What does all this have to do with my son getting engaged?  I forgot…wait…that’s right – good people!  I happen to think my wife and I made a couple pretty good people.  We didn’t do it by teaching them to be good, we did it by trying to be good ourselves.  That’s the cycle.  Good people find other good people, they raise good children who become good people, who find other good people…you get the idea.

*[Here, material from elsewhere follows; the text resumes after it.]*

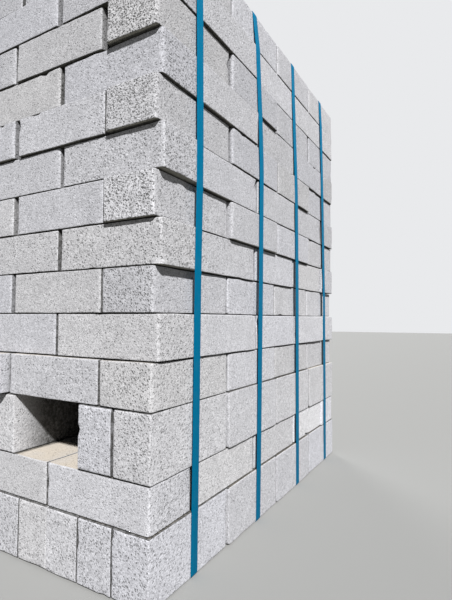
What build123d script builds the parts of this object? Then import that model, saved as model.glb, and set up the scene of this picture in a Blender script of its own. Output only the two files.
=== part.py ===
from build123d import *
import os

# A strapped pack of solid cement bricks, standing on its own bottom course.
# Millimetres, +Z up. The origin is on the floor, at the middle of the ground the pack covers.
# The fork voids run through along Y, and the straps go round the pack in X and Z.

# One brick as it leaves the press. Two widths and a mortar joint make one length.
brick_length = 222
mortar_joint = 10
brick_height = 73
arris = 4
brick_width = (brick_length - mortar_joint) / 2

# Joints left between bricks when a course is clamped together
end_joint = 3
bonded_joint = 4
header_joint = 3
bearer_joint = 2
least_side_joint = 1.5

# The stack: courses are counted from the floor. Two are on edge, the bottom one and the one
# that holds the fork voids.
on_edge_courses = (1, 3)
course_count = 14
run_bricks = 4
bonded_bricks = 3
outer_bearers = 2
middle_bearers = 4

# Where the stack has moved since it was made
middle_offset = 14
moved_courses = (1, 2, 3, 4)
forward_shift = 9
slipped_courses = (4,)
brick_slip = 20
corner_slips = {6: (-2.5, 0), 8: (-1, -2), 10: (0, -4), 12: (0, -5)}

# Plastic strapping, and where it lies along the stack from the middle
strap_width = 19
strap_thickness = 1
strap_places = (-345, -102, 121, 351)

# A straight run is bricks laid end to end. A bonded row has a brick laid crosswise at each end.
run_length = run_bricks * brick_length + (run_bricks - 1) * end_joint
bonded_pitch = brick_length + bonded_joint
stretcher_span = bonded_bricks * brick_length + (bonded_bricks - 1) * bonded_joint
bonded_length = stretcher_span + 2 * (header_joint + brick_width)
crosswise_centre = (bonded_length - brick_width) / 2

# Rows side by side are spread evenly over the length of a run
row_count = int((run_length + least_side_joint) // (brick_width + least_side_joint))
row_pitch = (run_length - brick_width) / (row_count - 1)
outer_row = (run_length - brick_width) / 2
bearer_count = int((run_length + least_side_joint) // (brick_height + least_side_joint))
bearer_pitch = (run_length - brick_height) / (bearer_count - 1)
outer_bearer = (run_length - brick_height) / 2
run_pitch = brick_length + end_joint
outer_end = (run_length - brick_length) / 2

bottom_course, void_course = on_edge_courses
flat_courses = [n for n in range(1, course_count + 1) if n not in on_edge_courses]

# The courses that haven't moved stand back from the origin by half of what the front has moved
stack_centre = (forward_shift + brick_slip) / 2


def course_floor(number):
    """Height of the underside of a course, over the strapping that the pack stands on."""
    on_edge_below = sum(below < number for below in on_edge_courses)
    flat_below = sum(below < number for below in flat_courses)
    return strap_thickness + flat_below * brick_height + on_edge_below * brick_width


def course_plane(number):
    """Work plane on the underside of a course, moved forward where the stack has shifted."""
    forward = forward_shift if number in moved_courses else 0
    return Plane(origin=(0, stack_centre - forward, course_floor(number)))


def side_run_places(number):
    """Middles of the bricks in the two runs along Y, with the front right one where it slipped."""
    rows = [row * run_pitch - outer_end for row in range(run_bricks)]
    places = [(side * crosswise_centre, row) for side in (-1, 1) for row in rows]
    corner_brick = places.index((crosswise_centre, -outer_end))
    slip_x, slip_y = corner_slips.get(number, (0, 0))
    places[corner_brick] = (crosswise_centre + slip_x, -outer_end + slip_y)
    return places


def brick(size_x, size_y, size_z, eased=True):
    """One brick on the plane. Bricks that show have worn arrises, and hidden ones stay square."""
    with BuildPart() as block:
        Box(size_x, size_y, size_z, align=(Align.CENTER, Align.CENTER, Align.MIN))
        if eased:
            chamfer(block.edges(), length=arris)
    return block.part


face_lengthwise = brick(brick_length, brick_width, brick_height)
face_crosswise = brick(brick_width, brick_length, brick_height)
face_on_edge = brick(brick_height, brick_length, brick_width)
core_lengthwise = brick(brick_length, brick_width, brick_height, eased=False)
core_crosswise = brick(brick_width, brick_length, brick_height, eased=False)
core_on_edge = brick(brick_height, brick_length, brick_width, eased=False)


def save(node, name):
    """Labels a finished node and writes it."""
    node.label = name
    export_step(node, f"parts/{name}.step")


os.makedirs("parts", exist_ok=True)

# Bottom course: bricks on edge side by side, with their ends on the front face
with BuildPart(course_plane(bottom_course)) as ground_course:
    with GridLocations(2 * outer_bearer, run_pitch, 2, run_bricks):
        add(face_on_edge)
    with GridLocations(bearer_pitch, 2 * outer_end, bearer_count - 2, 2):
        add(face_on_edge)
    with GridLocations(bearer_pitch, run_pitch, bearer_count - 2, run_bricks - 2):
        add(core_on_edge)
save(ground_course.part, "course_01")

# Void course: bearers on edge in three groups, with a fork void each side of the middle one
outer_group_width = outer_bearers * brick_height + (outer_bearers - 1) * bearer_joint
outer_group_centre = (run_length - outer_group_width) / 2
bearer_groups = {
    "course_03_left": (-outer_group_centre, outer_bearers),
    "course_03_middle": (-middle_offset, middle_bearers),
    "course_03_right": (outer_group_centre, outer_bearers),
}
for group_name, (group_centre, bearers) in bearer_groups.items():
    with BuildPart(course_plane(void_course)) as bearer_group:
        with Locations((group_centre, 0)):
            with GridLocations(brick_height + bearer_joint, run_pitch, bearers, run_bricks):
                add(face_on_edge)
    save(bearer_group.part, group_name)

# Flat courses: even ones from course 4 up have a straight run along Y at each side,
# and the others have a straight run along X at the front and the back
for number in flat_courses:
    runs_along_y = number > void_course and number % 2 == 0
    slip = brick_slip if number in slipped_courses else 0
    top_course = number == course_count
    inner_lengthwise = face_lengthwise if top_course else core_lengthwise
    with BuildPart(course_plane(number)) as course:
        if runs_along_y:
            with Locations(*side_run_places(number)):
                add(face_crosswise)
            with GridLocations(2 * bonded_pitch, 2 * outer_row, 2, 2):
                add(face_lengthwise)
            with Locations((0, -outer_row - slip), (0, outer_row)):
                add(face_lengthwise)
            with GridLocations(bonded_pitch, row_pitch, bonded_bricks, row_count - 2):
                add(inner_lengthwise)
        else:
            with GridLocations(run_pitch, 2 * crosswise_centre, run_bricks, 2):
                add(face_lengthwise)
            with GridLocations(2 * outer_row, bonded_pitch, 2, bonded_bricks):
                add(face_crosswise)
            with GridLocations(row_pitch, bonded_pitch, row_count - 2, bonded_bricks):
                add(core_crosswise)
    save(course.part, f"course_{number:02d}")

# Straps: closed bands round the pack, drawn tight to the longer courses
stack_height = course_floor(course_count + 1) - strap_thickness
girth_width = max(run_length, bonded_length)
for position, strap_y in enumerate(strap_places, 1):
    with BuildPart() as strap:
        with BuildSketch(Plane.XZ.offset(-stack_centre - strap_y)) as band_section:
            with Locations((0, strap_thickness + stack_height / 2)):
                RectangleRounded(
                    girth_width + 2 * strap_thickness,
                    stack_height + 2 * strap_thickness,
                    arris + strap_thickness,
                )
                RectangleRounded(girth_width, stack_height, arris, mode=Mode.SUBTRACT)
        extrude(amount=strap_width / 2, both=True)
    save(strap.part, f"strap_{position}")
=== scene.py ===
"""A strapped pack of solid cement bricks: worn concrete bricks in crossed courses, and plastic straps."""

import math
import random

import bpy
import numpy as np
from mathutils import Matrix, Vector


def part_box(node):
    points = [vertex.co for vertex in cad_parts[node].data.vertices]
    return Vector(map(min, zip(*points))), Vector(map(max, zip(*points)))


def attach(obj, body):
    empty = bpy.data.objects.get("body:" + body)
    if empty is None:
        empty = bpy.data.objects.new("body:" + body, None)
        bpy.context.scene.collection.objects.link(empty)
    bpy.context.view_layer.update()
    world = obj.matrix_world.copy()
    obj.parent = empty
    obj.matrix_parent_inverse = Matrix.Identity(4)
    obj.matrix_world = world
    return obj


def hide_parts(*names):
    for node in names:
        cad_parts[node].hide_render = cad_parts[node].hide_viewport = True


bl_info = {
    "name": "Strapped Brick Pack",
    "version": (1, 0, 0),
    "blender": (4, 5, 0),
    "location": "View3D > Sidebar > Brick Pack",
    "description": "Builds worn cement bricks and plastic straps round the packed model",
    "category": "Add Mesh",
}

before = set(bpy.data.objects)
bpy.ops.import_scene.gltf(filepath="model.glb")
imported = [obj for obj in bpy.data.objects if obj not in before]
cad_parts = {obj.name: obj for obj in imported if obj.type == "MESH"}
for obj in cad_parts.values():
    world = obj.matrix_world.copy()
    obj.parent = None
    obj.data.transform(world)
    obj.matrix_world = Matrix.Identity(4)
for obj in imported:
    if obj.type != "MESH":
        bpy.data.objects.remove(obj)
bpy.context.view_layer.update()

MM = 0.001
COURSES = sorted(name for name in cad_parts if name.startswith("course"))
STRAPS = sorted(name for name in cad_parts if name.startswith("strap"))

# How far bricks have slid from where the courses were clamped, in millimetres along X and Y. A
# third number turns a brick: its far end along the list comes back by that much.
# Each list starts at the near right corner: "front" runs to the left, and "side" to the back.
FRONT_SLIPS = {
    "course_01": [(-4, 0), (-3.8, 0), (-3.4, 0), (-1.9, 0), (-1.2, 0), (-0.8, 0), (-0.4, 0)],
    "course_02": [(-6.5, 0), (-5, 0), (-3.4, 0), (-1.8, 0)],
    "course_03_right": [(-4.5, 0), (-7, 0)],
    "course_03_middle": [(-5.5, 0), (-3.6, 0), (-1.8, 0), (0, 0)],
    "course_04": [(-0.5, 0), (-1, 0), (-1, 0), (-1, 0)],
    "course_05": [(0.5, -1.3), (0, -0.5), (0, 0), (0, 0)],
    "course_06": [(-7.5, 1), (-12, 1), (-8.3, 0), (-5.5, 0)],
    "course_07": [(3, 0), (0.5, 0), (-0.5, 0), (0, 0)],
    "course_08": [(-4.5, 1), (-11, 0.5), (-7.3, 0), (-4.5, 0)],
    "course_09": [(5.5, 0), (1.5, -1.2), (0, 0), (0, 0)],
    "course_10": [(-1.5, -2.9, 2), (-8.5, -4.5), (-5, -2), (-2.2, 0)],
    "course_11": [(2, 0), (-1.5, -1.6), (-1, 0), (0, 0)],
    "course_12": [(-13, -1.4, 2.5), (-13.5, -2), (-9.7, 0), (-6.9, 0)],
    "course_13": [(0, -5), (-6.5, -5.5), (-4, -3), (-1.5, 0)],
}
SIDE_SLIPS = {
    "course_02": [(-5.5, 5), (-5.5, 5), (-5, 4)],
    "course_04": [(-1, 0), (-1, 0), (-3, 0), (-4, 0)],
    "course_05": [(0, -2), (-2, 0), (0, 0)],
    "course_06": [(-5.5, 0), (-6.5, -1.5), (-7.5, 0), (-8, 0)],
    "course_07": [(-5.5, -2), (-6, 0), (-8, 0)],
    "course_08": [(-3, -3.2), (4.5, -3.8), (1, -2), (-3, 0)],
    "course_09": [(0, -2), (0, 0), (-4.5, 0)],
    "course_10": [(0, -2.4), (4.5, -4.6), (3.5, -2.5), (-2.5, 0)],
    "course_11": [(4.5, -2), (-3, 0), (-0.5, 0)],
    "course_12": [(0, -2.4), (4.5, -5), (-0.5, -2.5), (0, 0)],
    "course_13": [(3, -2), (-3, 0), (-3, 0)],
}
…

What about people that aren’t so good?  How will we ever make the planet safe for good people if there are people like Osama bin Laden, Slobodan Milošević and Dick Cheney out there?  Answer: time.  What appears as a pendulum in the near term is actually a spiral in the long term.  Each time our planet falls into violence, there are fewer and fewer people who want a part of it.  In time, we may actually learn to care for one another on a global scale.  Hopefully, our technology won’t get the better of us before we learn to be nice to each other.

Friday, January 01, 2010

Buddhist's Lament

New Years Day is typically a day of reflection and anticipation.  Since this blog is about looking back on history and projecting our future, this would seem like to perfect opportunity take apart some element of the day’s events in that context.  But, being the contrarian that I am, I choose to talk about “now.”

The Buddhists have a saying: “be here now.”  It speaks to the moment in which we live our lives – “this” moment.  Sometimes, I find myself realizing that it is only “now,” which I can truly control.  Even during the seemingly mundane tasks of life, small decisions are made that can have great impact.

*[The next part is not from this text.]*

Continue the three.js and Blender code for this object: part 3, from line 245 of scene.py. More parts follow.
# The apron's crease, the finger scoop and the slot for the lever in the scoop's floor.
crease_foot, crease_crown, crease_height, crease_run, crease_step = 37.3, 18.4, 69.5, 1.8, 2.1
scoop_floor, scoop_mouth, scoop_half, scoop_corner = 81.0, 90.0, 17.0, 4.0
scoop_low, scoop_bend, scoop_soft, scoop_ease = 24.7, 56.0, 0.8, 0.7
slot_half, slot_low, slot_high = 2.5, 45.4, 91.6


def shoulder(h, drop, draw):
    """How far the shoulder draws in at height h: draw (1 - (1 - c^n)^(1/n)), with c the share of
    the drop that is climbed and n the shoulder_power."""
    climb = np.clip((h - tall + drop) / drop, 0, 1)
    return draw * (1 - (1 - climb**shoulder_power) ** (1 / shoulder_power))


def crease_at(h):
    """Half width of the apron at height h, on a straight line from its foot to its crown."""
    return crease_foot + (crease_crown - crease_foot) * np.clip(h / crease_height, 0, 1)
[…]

For example, I was chopping an onion once and I was balancing it on the cutting board so that I could make nice round slices.  As I cut off more slices, it became more unstable, but I was in a hurry.  The onion finally slipped and I also sliced a chunk of my fingertip nearly off.  I taped it back on and it eventually healed with only minor permanent nerve damage.  It was a small, momentary decision, yet it has become a permanent part of my future.

One of the things that I love most about being a musician is within the context of the structure of the song being played; there are infinite variations of rhythm and harmonic structure.  Each moment is a decision.  Because of this, it forces me into a state of concentration in the moment that is not unlike Buddhist meditation (or any meditation for that matter).

Meditation is simply the act of focusing on “now.”  When you are sitting quietly with your eyes closed in a quiet place, thoughts can only take you in one of two places – the past or the future.  Reflection on an empty moment doesn’t require thought.  Westerners believe that a moment devoid of thought is a waste.  They are wrong.  Everything must have balance.  To have great pleasure, we must know great pain.  To be fully alive, we must know death.  So, it only stands to reason that to truly appreciate thought, we must know the absence of thought.  Yet, many westerners go through their whole lives never experience even two minutes of absolute mental silence. 

I know this because I meditate from time to time and I know that it takes a significant amount of practice to be able to vanquish all thought for even a full minute.  Buddhist monks and others trained in the practice of meditation can clear their minds for hours.  Imagine it.  I know is sounds like nothingness, but it is not.  It is an inward journey.  It takes you to a place you’ve never been.

If you could go to another universe where the laws of physics are completely different, would you consider that the adventure of a lifetime?  If so, then your chariot awaits – and it won’t cost you a dime.  Ironically, instead of being in the moment, most people spend their whole lives dwelling on the past and the future trying to find the things that are easily found “now.”  Love and joy!  Have a happy new year.